Стать герцогским крючкотвором? Чернильной душой, которая сутяжничает ради интересов Карла Евгения, прикрывая кривду цитатами из римского кодекса «Corpus juris»? Нет, такая перспектива ничуть не привлекает Шиллера.

«Большую часть нашего времени и все наши интересы, — вспоминает друг Шиллера Вильгельм Ховен, — поглощали поэтические опыты. Шиллер пробовал свои силы в области лирики и драмы, я — в жанре песни, баллады и романса. В результате мы так отстали в учении, что не могло быть и речи о том, чтобы наверстать упущенное…»

Дерзким пренебрежением к уставу Карловой школы были эти юношеские занятия поэзией, мечты посвятить себя отечественной литературе.

Как и большинство феодальных властителей того времени, герцог Вюртембергский глубоко презирал родной язык и все, что на нем писалось. Он был вполне согласен с Фридрихом II, изрекшим однажды, что «немецкий язык годится только для солдат и публичных девок». Картавя и сюсюкая, этот прославленный в буржуазной историографии прусский король кропал убогие французские стишки, которые потешали его корреспондента — великого Вольтера.

Мешать немецкую речь французскими выражениями, нелепо коверкать на французский манер немецкие слова считалось, вслед за Берлином, признаком хорошего тона в аристократических салонах Штутгарта и Людвигсбурга. Тратя безумные деньги на иностранных актеров, на постановки итальянских опер и французских трагедий, Карл Евгений, подобно прусскому Фридриху, с невежественным высокомерием отворачивался от национальной драматургии, театра и поэзии.
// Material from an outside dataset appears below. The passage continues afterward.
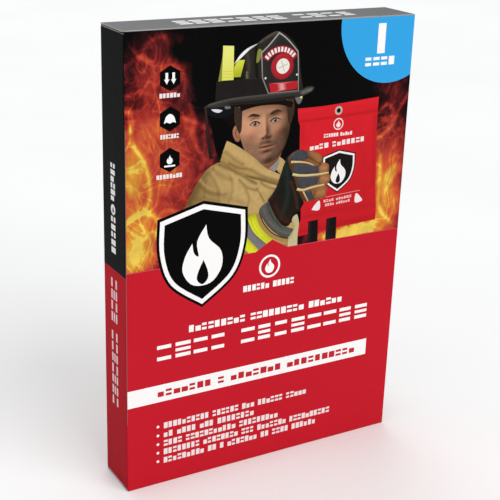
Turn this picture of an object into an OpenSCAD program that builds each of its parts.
// Retail carton with a fire blanket packed in its pouch.
// +Z up, +Y towards the back panel, origin at the middle of the carton's base. Millimetres.
// The carton is one creased board blank: each panel and flap is a node, and each crease is a hinge.
// The pouch stands on its header, with its mouth and the blanket's pull straps at the top.

/* [Carton] */
// Width of the front panel
carton_w = 165; // [160:1:200]
// Depth of the carton, front to back
carton_d = 27; // [27:1:34]
// Height of the carton
carton_h = 240; // [238:1:280]
// Thickness of the board
board = 0.6; // [0.4:0.1:0.8]
// Outer radius of the four upright corner folds
corner_r = 0.9; // [0.9:0.1:1.5]
// Width of the glued seam flap inside the back panel
glue_flap_w = 12; // [8:1:16]

/* [Flaps] */
// Length of a tuck flap from its crease
tuck_len = 13; // [10:0.5:13]
// Lean of a tucked flap into the carton, in degrees
tuck_lean = 26; // [26:0.5:34]
// Length of a dust flap from its crease
dust_len = 24; // [16:1:24]
// Gap between a dust flap and the front panel
dust_front_gap = 4.5; // [4.5:0.5:8]
// Slope of a dust flap's back edge, as run back per run out
dust_taper = 0.5; // [0.5:0.05:0.7]
// Rounding of the flaps' free corners
flap_round = 5; // [2:0.5:6]

/* [Pouch] */
// Width of the pouch over its side seams
pouch_w = 156; // [154:1:158]
// Height of the pouch from header edge to mouth
pouch_h = 196; // [194:1:198]
// Thickness of the filled pouch
pouch_d = 21; // [20.5:0.5:22]
// Thickness of the coated cloth
cloth = 0.6; // [0.4:0.1:0.7]
// Height of the flat header band
header_h = 18; // [18:1:19]
// Width of the flat seam down each side
seam_w = 4; // [3:0.5:5]
// Height of the hem round the mouth
hem_h = 12; // [8:1:14]

/* [Eyelet] */
// Radius of the hole through the eyelet
eyelet_hole_r = 4.2; // [3:0.1:4.4]
// Outer radius of the eyelet's flange
eyelet_flange_r = 6.6; // [6:0.1:6.8]

/* [Blanket] */
// Side of the square blanket when it is laid flat
blanket_cut = 1000; // [900:10:1000]
// Panels that the blanket is folded into across its width
panels_across = 7; // [7:1:8]
// Panels that the folded strip is folded into down its length
panels_down = 6; // [6:1:7]
// Thickness that one layer takes in the folded stack
layer = 0.38; // [0.3:0.01:0.38]

/* [Straps] */
// Width of the pull straps' webbing
strap_w = 25; // [20:1:30]
// Thickness of the webbing
strap_t = 1.2; // [0.8:0.1:1.2]
// Distance between the straps' centre lines
strap_pitch = 60; // [40:1:80]
// Length of strap that stands out of the blanket
strap_out = 26; // [20:1:26]

/* [Hidden] */
$fn = 48;
tiny = 0.01;

// Creases
gap = 0.1;
fold_gap = 0.55;
tuck_gap = 0.3;
crease_r = board / 2;
lid_axis_y = carton_d / 2 - crease_r;
lid_axis_z = carton_h - crease_r;
tuck_axis_y = -carton_d / 2 + board + gap + crease_r;
dust_axis_x = carton_w / 2 - crease_r;
dust_axis_z = carton_h - board - gap - crease_r;
back_top = lid_axis_z - crease_r - fold_gap;
side_top = dust_axis_z - crease_r - gap;
lid_w = carton_w - 0.4;
tuck_w = lid_w - 4;
dust_front_y = -carton_d / 2 + dust_front_gap;
dust_slant = 0.15;
dust_back_y = lid_axis_y - 1.2;

// Pouch
pouch_foot = 1.6;
pouch_mouth = pouch_foot + pouch_h;
pouch_body = pouch_foot + header_h;
shoulder_h = 5;
wall_w = pouch_w - 2 * seam_w;
wall_slope = 2.5;
header_t = 2.4;
header_hole_r = eyelet_hole_r + 0.75;
eyelet_z = pouch_foot + header_h / 2;
thread = 0.5;

// Blanket
blanket_w = blanket_cut / panels_across;
blanket_h = blanket_cut / panels_down;
blanket_d = panels_across * panels_down * layer;
blanket_foot = pouch_body + 5.4;
blanket_top = blanket_foot + blanket_h;
blanket_round = 1.2;
strap_sewn = 40;

PRINT_RED = "#c8202f";
PRINT_BLACK = "#1b1c20";
BOARD_GREY = "#8d8f90";
POUCH_RED = "#cf2027";
GLASS_WHITE = "#e6e4de";
WEBBING_BLACK = "#141414";
STEEL = "#c9c6bd";

// A point at a distance and an angle from a centre
function on_circle(centre, r, a) = centre + r * [cos(a), sin(a)];

// Corner points of a rectangle from y0 to y1 whose two far corners are rounded
function rounded_end(half_w, len, r) = concat(
    [[-half_w, 0]],
    [for (a = [180:15:270]) on_circle([-half_w + r, -len + r], r, a)],
    [for (a = [270:15:360]) on_circle([half_w - r, -len + r], r, a)],
    [[half_w, 0]]);

// ---- Carton -------------------------------------------------------------------------------

// Half of an upright corner fold: the 45 degrees of the bend next to a panel's end
module fold_half() {
    intersection() {
        difference() {
            circle(r = corner_r);
            circle(r = corner_r - board);
        }
        polygon([[0, 0], [0, -2 * corner_r], [-2 * corner_r, -2 * corner_r]]);
    }
}

// One upright wall whose outer face lies on y = -depth / 2, with half of each corner fold
module wall(width, depth, z0, z1) {
    flat = width / 2 - corner_r;
    translate([0, 0, z0]) linear_extrude(z1 - z0) {
        translate([-flat, -depth / 2]) square([2 * flat, board]);
        for (s = [0, 1]) mirror([s, 0]) translate([-flat, -depth / 2 + corner_r]) fold_half();
    }
}

module front_panel() {
    color(PRINT_RED) wall(carton_w, carton_d, 0, carton_h);
}

module back_panel() {
    color(PRINT_RED) rotate([0, 0, 180]) wall(carton_w, carton_d, carton_h - back_top, back_top);
}

module side_panel(side) {
    color(PRINT_BLACK) rotate([0, 0, side * 90])
        wall(carton_d, carton_w, carton_h - side_top, side_top);
}

module glue_flap() {
    inset = board + 0.05;
    color(BOARD_GREY)
        translate([carton_w / 2 - corner_r - glue_flap_w, carton_d / 2 - inset - board, 6])
            cube([glue_flap_w, board, carton_h - 12]);
}

// The closing panel, with a round crease along the back panel's top edge
module lid() {
    front = tuck_axis_y + crease_r + tuck_gap;
    color(PRINT_BLACK) union() {
        translate([-lid_w / 2, front, carton_h - board]) cube([lid_w, lid_axis_y - front, board]);
        translate([-lid_w / 2, lid_axis_y, lid_axis_z]) rotate([0, 90, 0]) cylinder(r = crease_r, h = lid_w);
    }
}

// The flap that tucks in behind the front panel, leaning into the carton
module tuck_flap() {
    color(PRINT_BLACK) translate([0, tuck_axis_y, lid_axis_z]) rotate([tuck_lean, 0, 0]) union() {
        rotate([90, 0, 0]) translate([0, 0, -crease_r]) linear_extrude(board)
            polygon(rounded_end(tuck_w / 2, tuck_len, flap_round));
        translate([-tuck_w / 2, 0, 0]) rotate([0, 90, 0]) cylinder(r = crease_r, h = tuck_w);
    }
}

// The small flap on the left side panel's top edge, under the lid
module dust_flap() {
    back_tip = dust_back_y - dust_taper * dust_len;
    len = dust_len - crease_r;
    r = 3;
    color(BOARD_GREY) translate([-dust_axis_x, 0, dust_axis_z]) union() {
        translate([0, 0, -crease_r]) linear_extrude(board) polygon(concat(
            [[0, dust_front_y]],
            [for (a = [270:15:360]) on_circle([len - r, dust_front_y + dust_slant * len + r], r, a)],
            [for (a = [0:15:60]) on_circle([len - r, back_tip - r + 1], r, a)],
            [[0, dust_back_y]]));
        translate([0, dust_back_y, 0]) rotate([90, 0, 0])
            cylinder(r = crease_r, h = dust_back_y - dust_front_y);
    }
}

// Draws its children at the carton's bottom end, as they are at its top end
module at_bottom() {
    translate([0, 0, carton_h]) mirror([0, 0, 1]) children();
}

module to_right() {
    mirror([1, 0, 0]) children();
}

// ---- Pouch --------------------------------------------------------------------------------

// The space on the front side of the pouch's middle plane, inset from the wall's outer face
module half_pocket(inset, open_end) {
    hull() {
        translate([-wall_w / 2 + inset, -tiny - inset / 10, pouch_body + inset])
            cube([wall_w - 2 * inset, tiny + inset / 10, pouch_mouth - pouch_body - inset + open_end]);
        translate([-wall_w / 2 + wall_slope, -pouch_d / 2 + inset, pouch_body + shoulder_h])
            cube([wall_w - 2 * wall_slope, pouch_d / 2 - inset, pouch_mouth - pouch_body - shoulder_h + open_end]);
    }
}

module pouch_wall() {
    color(POUCH_RED) union() {
        difference() {
            half_pocket(0, 0);
            half_pocket(cloth, 1);
        }
        for (x = [-pouch_w / 2, wall_w / 2 - tiny])
            translate([x, -cloth, pouch_body]) cube([seam_w + tiny, cloth - 0.02, pouch_mouth - pouch_body]);
    }
}

module pouch_header() {
    color(POUCH_RED) difference() {
        translate([-pouch_w / 2, -header_t / 2, pouch_foot]) cube([pouch_w, header_t, header_h - 0.1]);
        translate([0, 0, eyelet_z]) rotate([90, 0, 0]) cylinder(r = header_hole_r, h = 3 * header_t, center = true);
    }
}

// The doubled band of cloth on the outside of the front wall, along the mouth
module mouth_hem() {
    width = wall_w - 2 * wall_slope;
    color(POUCH_RED) translate([-width / 2, -pouch_d / 2 - cloth, pouch_mouth - hem_h])
        cube([width, cloth, hem_h]);
}

// A short tube with a rolled flange on the front face
module eyelet() {
    barrel_r = header_hole_r - 0.05;
    color(STEEL) translate([0, 0, eyelet_z]) rotate([90, 0, 0]) rotate_extrude() union() {
        translate([eyelet_hole_r, -header_t / 2 - 0.4]) square([barrel_r - eyelet_hole_r, header_t + 0.8]);
        translate([eyelet_hole_r, header_t / 2]) square([eyelet_flange_r - eyelet_hole_r, 0.5]);
        translate([(eyelet_hole_r + eyelet_flange_r) / 2, header_t / 2 + 0.5])
            intersection() {
                circle(r = 0.7);
                translate([-1, -tiny]) square([2, 1]);
            }
    }
}

module eyelet_washer() {
    color(STEEL) translate([0, header_t / 2, eyelet_z]) rotate([-90, 0, 0]) difference() {
        cylinder(r = eyelet_flange_r, h = 0.5);
        translate([0, 0, -1]) cylinder(r = header_hole_r, h = 3);
    }
}

// Rows of thread: down both side seams, along the header and along the hem
module pouch_stitching() {
    seam_x = pouch_w / 2 - seam_w / 2;
    row_w = pouch_w - 8;
    hem_row_w = wall_w - 2 * wall_slope - 4;
    color(WEBBING_BLACK) {
        for (x = [-seam_x, seam_x]) translate([x - thread / 2, -cloth - thread, pouch_body + 2])
            cube([thread, thread, pouch_h - header_h - 4]);
        for (z = [pouch_foot + 1.2, pouch_foot + header_h - 2])
            translate([-row_w / 2, -header_t / 2 - thread, z]) cube([row_w, thread, thread]);
        for (s = [0, 1]) mirror([0, s, 0])
            translate([-hem_row_w / 2, -pouch_d / 2 - cloth - thread, pouch_mouth - hem_h + 1.5])
                cube([hem_row_w, thread, thread]);
    }
}

// ---- Blanket ------------------------------------------------------------------------------

// The folded stack: one square cloth in panels_across times panels_down layers
module folded_blanket() {
    w = blanket_w / 2 - blanket_round;
    d = blanket_d / 2 - blanket_round;
    color(GLASS_WHITE) translate([0, 0, blanket_foot]) linear_extrude(blanket_h) union() {
        square([2 * w, blanket_d], center = true);
        square([blanket_w, 2 * d], center = true);
        for (x = [-w, w], y = [-d, d]) translate([x, y]) circle(r = blanket_round);
    }
}

// A webbing strap sewn to the back layer of the stack, standing up out of the mouth
module pull_strap(side) {
    color(WEBBING_BLACK)
        translate([side * strap_pitch / 2 - strap_w / 2, blanket_d / 2 + 0.05, blanket_top - strap_sewn])
            cube([strap_w, strap_t, strap_sewn + strap_out]);
}

// The box of stitches that holds each strap
module strap_stitching() {
    inset = 3;
    z0 = blanket_top - strap_sewn + inset;
    color(GLASS_WHITE) for (side = [-1, 1])
        translate([side * strap_pitch / 2, blanket_d / 2 + 0.05 + strap_t, 0]) {
            for (x = [-strap_w / 2 + inset, strap_w / 2 - inset - 0.4])
                translate([x, 0, z0]) cube([0.4, 0.3, strap_sewn - 2 * inset]);
            for (z = [z0, z0 + strap_sewn - 2 * inset - 0.4])
                translate([-strap_w / 2 + inset + 0.5, 0, z]) cube([strap_w - 2 * inset - 1, 0.3, 0.4]);
        }
}

// ---- Nodes --------------------------------------------------------------------------------

front_panel();
back_panel();
side_panel(-1);  // left_side_panel
side_panel(1);  // right_side_panel
glue_flap();
lid();  // top_lid
tuck_flap();  // top_tuck_flap
dust_flap();  // top_dust_flap_left
to_right() dust_flap();  // top_dust_flap_right
at_bottom() lid();  // bottom_lid
at_bottom() tuck_flap();  // bottom_tuck_flap
at_bottom() dust_flap();  // bottom_dust_flap_left
at_bottom() to_right() dust_flap();  // bottom_dust_flap_right
pouch_wall();  // pouch_front_wall
mirror([0, 1, 0]) pouch_wall();  // pouch_back_wall
pouch_header();
mouth_hem();  // mouth_hem_front
mirror([0, 1, 0]) mouth_hem();  // mouth_hem_back
eyelet();
eyelet_washer();
pouch_stitching();
folded_blanket();
pull_strap(-1);  // pull_strap_left
pull_strap(1);  // pull_strap_right
strap_stitching();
Но, кроме низкопоклонства и невежества, было здесь и другое: ненависть, страх перед своим народом.

Как ни мало интересовались отечественной музой немецкие короли, мелкопоместные герцоги, курфюрсты, князья и прочая и прочая, они знали все же достаточно, чтобы понимать: с начала семидесятых годов, все усиливаясь, в немецкой литературе звучит голос протеста против феодально-абсолютистских порядков. Слово «поэт» все чаще ассоциируется со словом «вольнодумец».

И допустить, чтобы поэты-критиканы созревали в стенах основанного им учебного заведения? Подданные, а не поэты, солдаты, а не вольнодумцы — вот кто нужен герцогу Карлу!

«Удивительной прихотью природы был я обречен стать на моей родине поэтом. Склонность к поэзии оскорбляла законы заведения, в котором я воспитывался, и противоречила планам его основателя… Но страсть к поэзии пламенна и сильна, как первая любовь. То, что должно было ее задушить, разжигало ее!» — вспоминает Шиллер.